The UvA’s 391st dies natalis was celebrated yesterday afternoon in the UvA’s auditorium, including the annual dies speech and the presentation of two honorary doctorates. The transfer of the rectorship also took place. Peter-Paul Verbeek is now also the formal rector magnificus of the UvA.
With the transfer of the rectorship, the UvA now also formally has a rector magnificus again, after Karen Maex stepped down last summer and returned to Leuven. As of yesterday afternoon, Verbeek is now also officially her successor, having already started in his new position on October 1st.
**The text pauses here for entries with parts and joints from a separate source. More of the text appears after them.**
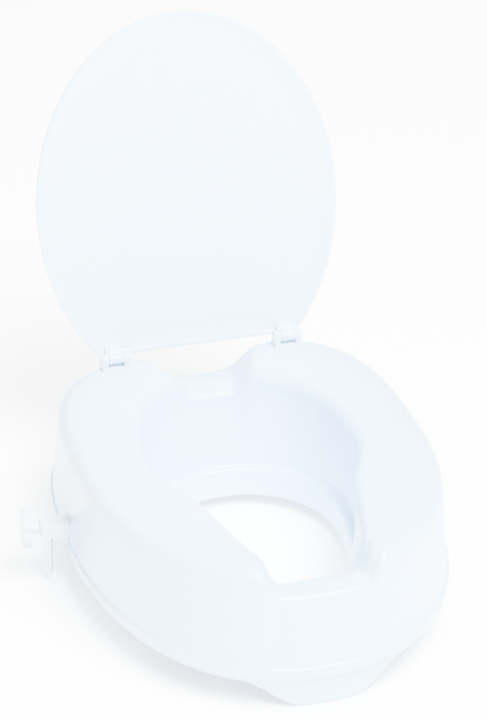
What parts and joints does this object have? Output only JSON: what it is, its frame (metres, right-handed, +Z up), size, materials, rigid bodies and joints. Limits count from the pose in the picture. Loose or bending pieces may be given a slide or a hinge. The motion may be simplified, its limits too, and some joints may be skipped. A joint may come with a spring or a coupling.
{
  "type": "raised toilet seat",
  "caption": "Raised toilet seat: moulded ring with front and rear dips, hinged oval lid and a screw clamp on each side that grips the bowl rim.",
  "frame": {"origin": "middle of the bowl opening on the plane of the bowl rim, on which the bearing ring under the seat rests", "axes": "+Z up, the front of the seat faces -Y, +X to the right seen from the front"},
  "size_m": [0.4332, 0.5336, 0.4714],
  "materials": {
    "shell_plastic": "glossy white moulded polypropylene, slightly bluish",
    "lid_plastic": "glossy white moulded polypropylene",
    "hinge_plastic": "white moulded nylon, slightly translucent",
    "clamp_plastic": "white moulded polypropylene, satin",
    "wheel_plastic": "white moulded plastic, satin gloss",
    "grip_rubber": "light grey ribbed elastomer",
    "pad_rubber": "light grey soft rubber",
    "screw_steel": "plain stainless steel"
  },
  "bodies": {
    "seat": {"seat_shell": "shell_plastic", "left_hinge_mount": "hinge_plastic", "right_hinge_mount": "hinge_plastic", "left_hinge_pin": "hinge_plastic", "right_hinge_pin": "hinge_plastic", "hinge_screws": "screw_steel", "left_captive_nut": "screw_steel", "right_captive_nut": "screw_steel", "front_left_rim_pad": "pad_rubber", "front_right_rim_pad": "pad_rubber", "rear_left_rim_pad": "pad_rubber", "rear_right_rim_pad": "pad_rubber"},
    "lid": {"lid": "lid_plastic"},
    "left_clamp": {"left_clamp_bracket": "clamp_plastic", "left_jaw_grip": "grip_rubber"},
    "left_screw": {"left_hand_wheel": "wheel_plastic", "left_clamp_screw": "screw_steel", "left_retaining_ring": "screw_steel", "left_thrust_washer": "screw_steel"},
    "right_clamp": {"right_clamp_bracket": "clamp_plastic", "right_jaw_grip": "grip_rubber"},
    "right_screw": {"right_hand_wheel": "wheel_plastic", "right_clamp_screw": "screw_steel", "right_retaining_ring": "screw_steel", "right_thrust_washer": "screw_steel"}
  },
  "joints": [
    {"name": "lid_hinge", "type": "hinge", "parent": "seat", "child": "lid", "pos_m": [0, 0.198, 0.1106], "axis": [1, 0, 0], "range_deg": [0, 110.25]},
    {"name": "left_clamp_slide", "type": "slide", "parent": "seat", "child": "left_clamp", "axis": [0.9903, -0.1392, 0], "range_m": [0, 0.026]},
    {"name": "left_screw_turn", "type": "hinge", "parent": "left_clamp", "child": "left_screw", "pos_m": [-0.18, 0.042, 0.0235], "axis": [0.9903, -0.1392, 0], "range_deg": [0, 2340]},
    {"name": "right_clamp_slide", "type": "slide", "parent": "seat", "child": "right_clamp", "axis": [0.9903, 0.1392, 0], "range_m": [0, 0.026]},
    {"name": "right_screw_turn", "type": "hinge", "parent": "right_clamp", "child": "right_screw", "pos_m": [0.18, 0.042, 0.0235], "axis": [0.9903, 0.1392, 0], "range_deg": [0, 2340]}
  ],
  "couplings": [
    {"joint": "left_clamp_slide", "follows": "left_screw_turn", "m_per_rad": 0.00063662},
    {"joint": "right_clamp_slide", "follows": "right_screw_turn", "m_per_rad": 0.00063662}
  ]
}
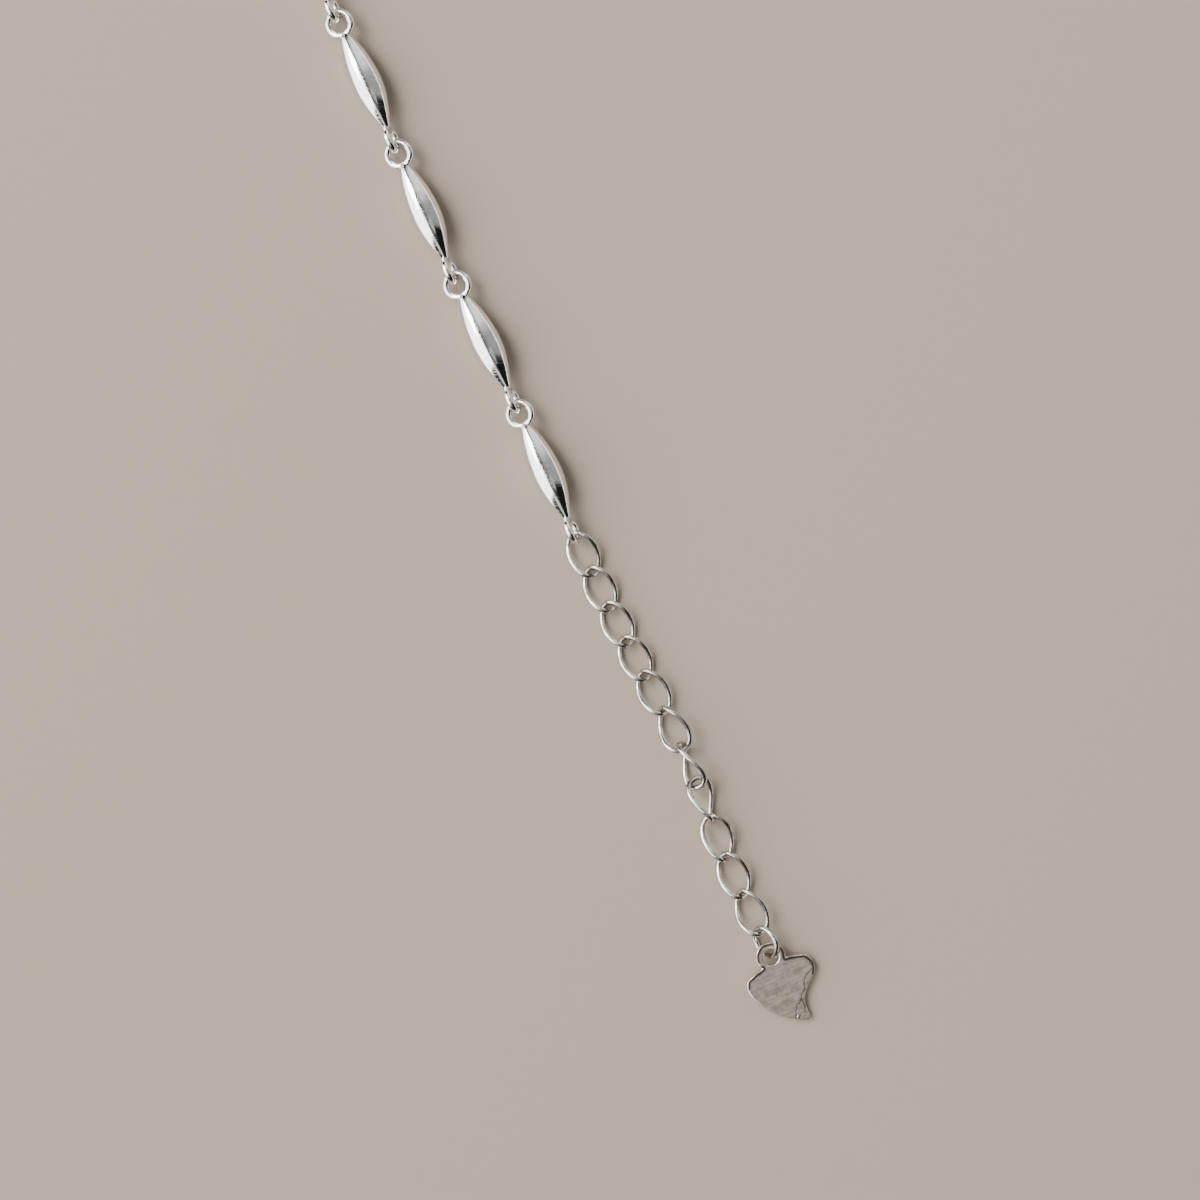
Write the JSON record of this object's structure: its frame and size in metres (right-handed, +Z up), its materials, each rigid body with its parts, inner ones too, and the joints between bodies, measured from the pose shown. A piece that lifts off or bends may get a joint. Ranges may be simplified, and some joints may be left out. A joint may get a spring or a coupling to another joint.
{
  "type": "heart bracelet",
  "caption": "Slim silver chain bracelet of polished spindle-shaped links, with a twisted-link extender chain that ends in a small flat heart tag, lying open on a surface.",
  "frame": {"origin": "centre of the bracelet's outline in plan, on the surface that it lies on", "axes": "+Z up from the surface; +Y up the picture, away from the heart tag; +X to the picture's right"},
  "size_m": [0.1052, 0.125, 0.0032],
  "materials": {
    "polished_silver": "mirror polished",
    "satin_silver": "satin, with faint stains and fine scratches"
  },
  "bodies": {
    "root": {"clasp": "polished_silver", "spindle_link_1": "polished_silver", "spindle_link_2": "polished_silver", "spindle_link_3": "polished_silver", "spindle_link_4": "polished_silver", "spindle_link_5": "polished_silver", "spindle_link_6": "polished_silver", "spindle_link_7": "polished_silver", "spindle_link_8": "polished_silver", "spindle_link_9": "polished_silver", "spindle_link_10": "polished_silver", "spindle_link_11": "polished_silver", "extender_link_1": "polished_silver", "extender_link_2": "polished_silver", "extender_link_3": "polished_silver", "extender_link_4": "polished_silver", "extender_link_5": "polished_silver", "extender_link_6": "polished_silver", "extender_link_7": "polished_silver", "extender_link_8": "polished_silver", "extender_link_9": "polished_silver", "extender_link_10": "polished_silver", "extender_link_11": "polished_silver", "jump_ring": "polished_silver", "heart_tag": "satin_silver"}
  },
  "joints": []
}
College president Geert ten Dam has been serving as acting rector since then and was therefore the one who hung the rector’s chain around him, pronouncing the Latin maxim Salve Rector Magnifice, iterum iterumque Salve! (“Welcome, rector magnificus, welcome and welcome again.”). And with that, the rectorship of Verbeek, who hails from the University of Twente, then officially began.
Cash register
Verbeek immediately delivered the opening remarks at the meeting, reflecting on the university of the 21st century. That university - and its culture - will look very different from the university we are used to, according to him. The pandemic, he said, contributed significantly to that. “Covid has changed the context of the university,” he said. For a long time, the university revolved “around skill, knowledge and the cash register,” Verbeek said, but the era of the “entrepreneurial university,” long the motto of memorable university-goers at the University of Twente, is over as a result of the pandemic, but also, for example, because of the climate crisis.
Science paradox
“What can you still be as a university, now that scientific institutions such as the RIVM and the KNMI are also producing scientific knowledge,” Verbeek wondered. “A lot, but it must be different than before,” said Verbeek. '“We must become a social university,” he said, and coined the term “science paradox” to indicate the dilemmas the university faces in doing so. “The university is traditionally value-free, neutral and independent, but will also have to be valuable, influential and involved.”
In-between spaces
To bridge these apparent contradictions, in his view, “in-between spaces” are needed that connect these contradictions. He identified four: a space where scientific and social questions are asked, a space where obstacles between disciplines and faculties are removed, a space where citizens are involved in science, and a space where students and society provide that connection. Regarding the latter, Verbeek says academic citizenship is important. “That’s the magic word we need.” How that plays out, we will see in the coming years.